Today, NASA’s efforts are supplemented by two major U.S. commercial ventures — SpaceX and Blue Origin — whose respective (and highly controversial) billionaire owners, Elon Musk and Jeff Bezos, have the financial resources to invest in cutting-edge technology and test new ideas to make space exploration safer, more cost-efficient and even fun. SpaceX has worked out ways for booster rockets to return safely to floating pads, gently landing upright and making them reusable, potentially yielding billions of dollars in savings and providing the kinds of technology that can help make moon (and Mars) landings go more smoothly than the lunar landing modules of the past.
A ballot box boost
The Nov. 8 midterm elections brought some especially good news for the preservation of democracy: In more than half a dozen battleground-state races around the country where election deniers were seeking offices charged with running state elections, not a single one was victorious. In five states — Michigan, Minnesota, New Mexico, Nevada and Arizona — candidates who denied the validity of the 2020 presidential election lost races for secretary of state, which would have allowed them a dangerous level of control over future state election results. And in Pennsylvania and Wisconsin, where governors hold unusual sway over election outcomes, gubernatorial candidates who had telegraphed a willingness to meddle in election outcomes also lost.
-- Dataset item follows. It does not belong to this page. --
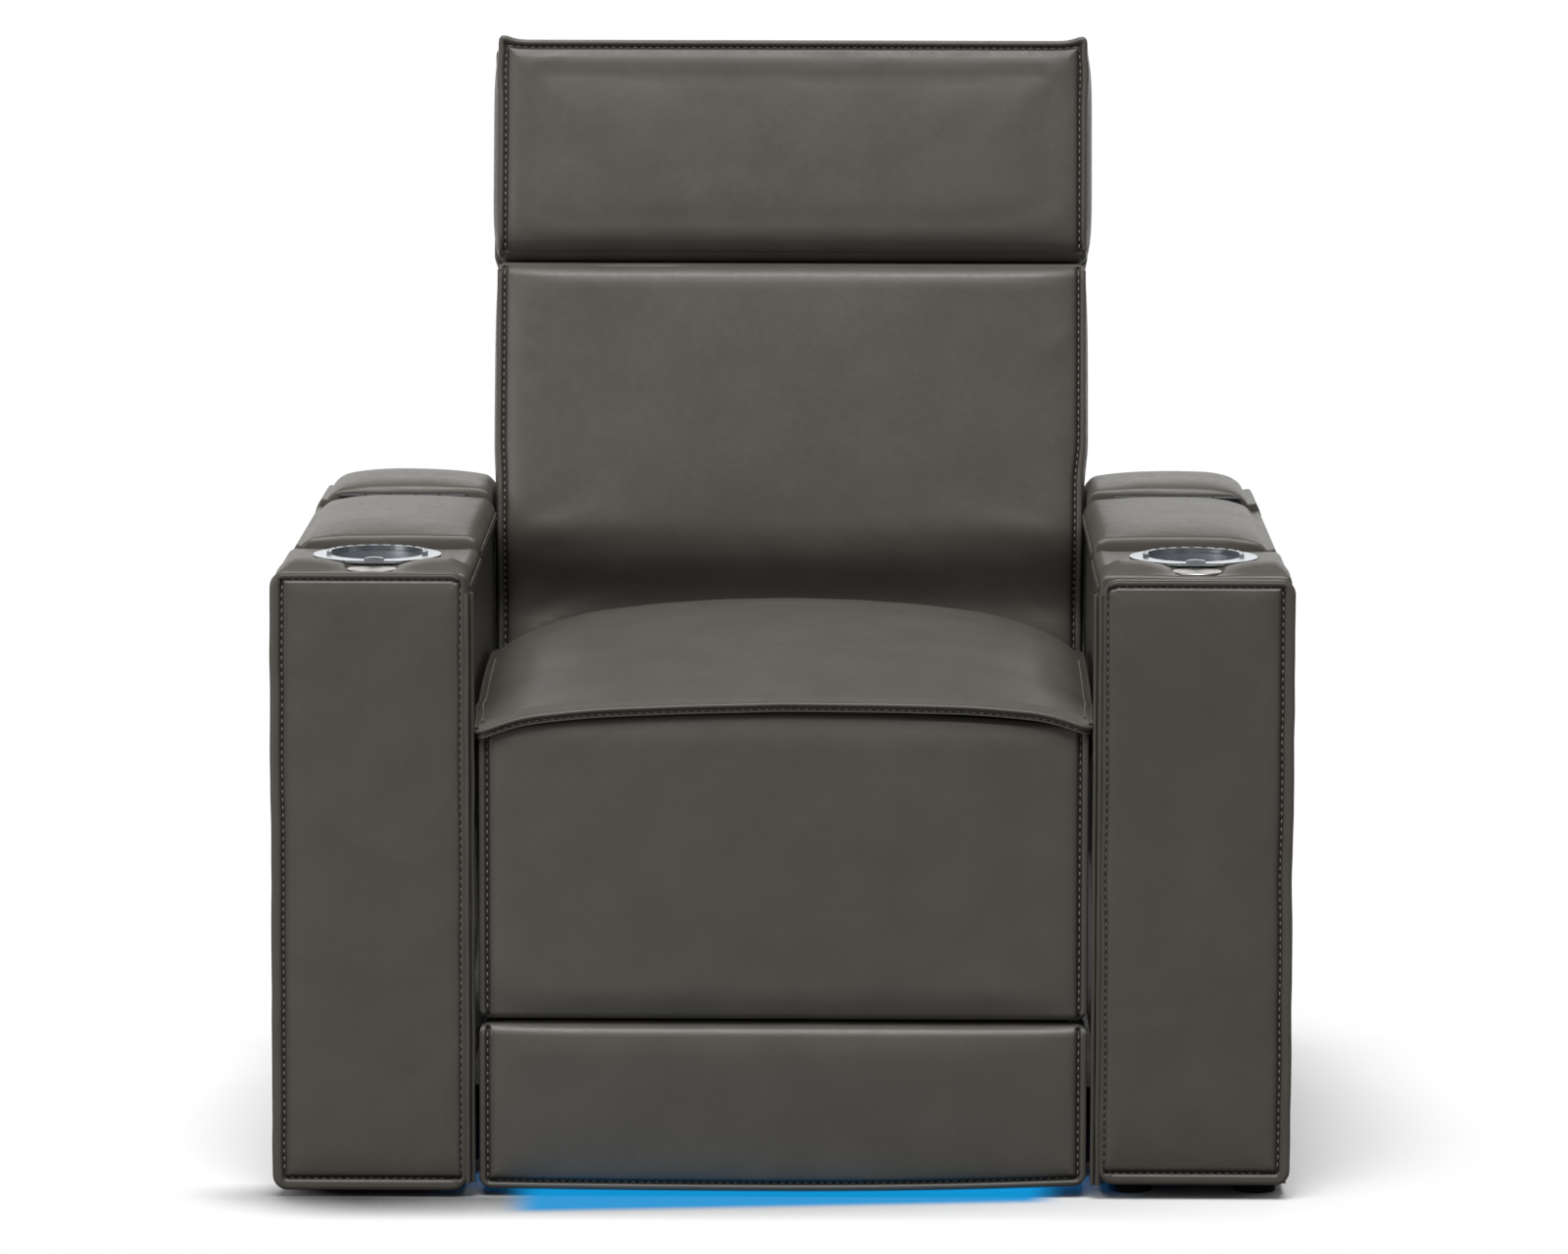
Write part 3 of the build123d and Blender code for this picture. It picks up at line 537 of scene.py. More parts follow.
def inflate(piece, hold, pressure):
    model = piece.copy()
    model.data = piece.data.copy()
    bpy.context.scene.collection.objects.link(model)
    group = model.vertex_groups.new(name="held")
    for v in model.data.vertices:
        group.add([v.index], min(max(hold(v.co), 0.0), 1.0), "REPLACE")
    settings = model.modifiers.new("cover", "CLOTH").settings
    settings.vertex_group_mass = "held"
    for name, value in HIDE.items():
        setattr(settings, name, value)
    settings.uniform_pressure_force = pressure
    settings.effector_weights.gravity = 0
    for frame_number in range(1, CLOTH_FRAMES + 1):
        bpy.context.scene.frame_set(frame_number)
    moved = model.evaluated_get(bpy.context.evaluated_depsgraph_get()).data
    largest = 0.0
    for v, w in zip(piece.data.vertices, moved.vertices):
        step = w.co - v.co
        v.co += step * min(1.0, CLOTH_CAP * MM / max(step.length, 1e-9))
        largest = max(largest, step.length)
    bpy.context.scene.frame_set(1)
    bpy.data.objects.remove(model)
    print("cover of", piece.name, "moved by up to", round(largest / MM, 1), "mm before the cap")


print("covers are", "blown up for %d frames" % CLOTH_FRAMES)

# %% [markdown]
# ## Folds
# Leather over a deep cushion gathers where it is pulled round a corner. Each fold is one soft ridge with a
# place, a direction, a length, a width and a height. A slow noise keeps the foam between them uneven.

# %% Folds
FOLD_BEND = 0.002       # how much a fold curves along its run, per mm


def fold_height(x, z, folds):
    total = 0.0
    for fx, fz, angle, length, width, height in folds:
        c, s = math.cos(math.radians(angle)), math.sin(math.radians(angle))
        along, across = (x - fx) * c + (z - fz) * s, (z - fz) * c - (x - fx) * s
        total += height * math.exp(-(along / length) ** 2 - ((across + FOLD_BEND * along ** 2) / width) ** 2)
    return total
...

In several cases, Republicans in other races on the same ballots did far better than the election deniers, indicating that even Republican-leaning voters understood the danger of putting these particular candidates in charge of these particular offices. Democracy emerged the big winner on Nov. 8 because Republicans, Democrats and independents recognized what was at stake.
For a lot of American families, the Thanksgiving table is a much quieter, more cordial place to be this year because there’s less to argue about. That’s worth toasting, because after all the turmoil of the past few years, America deserves a break.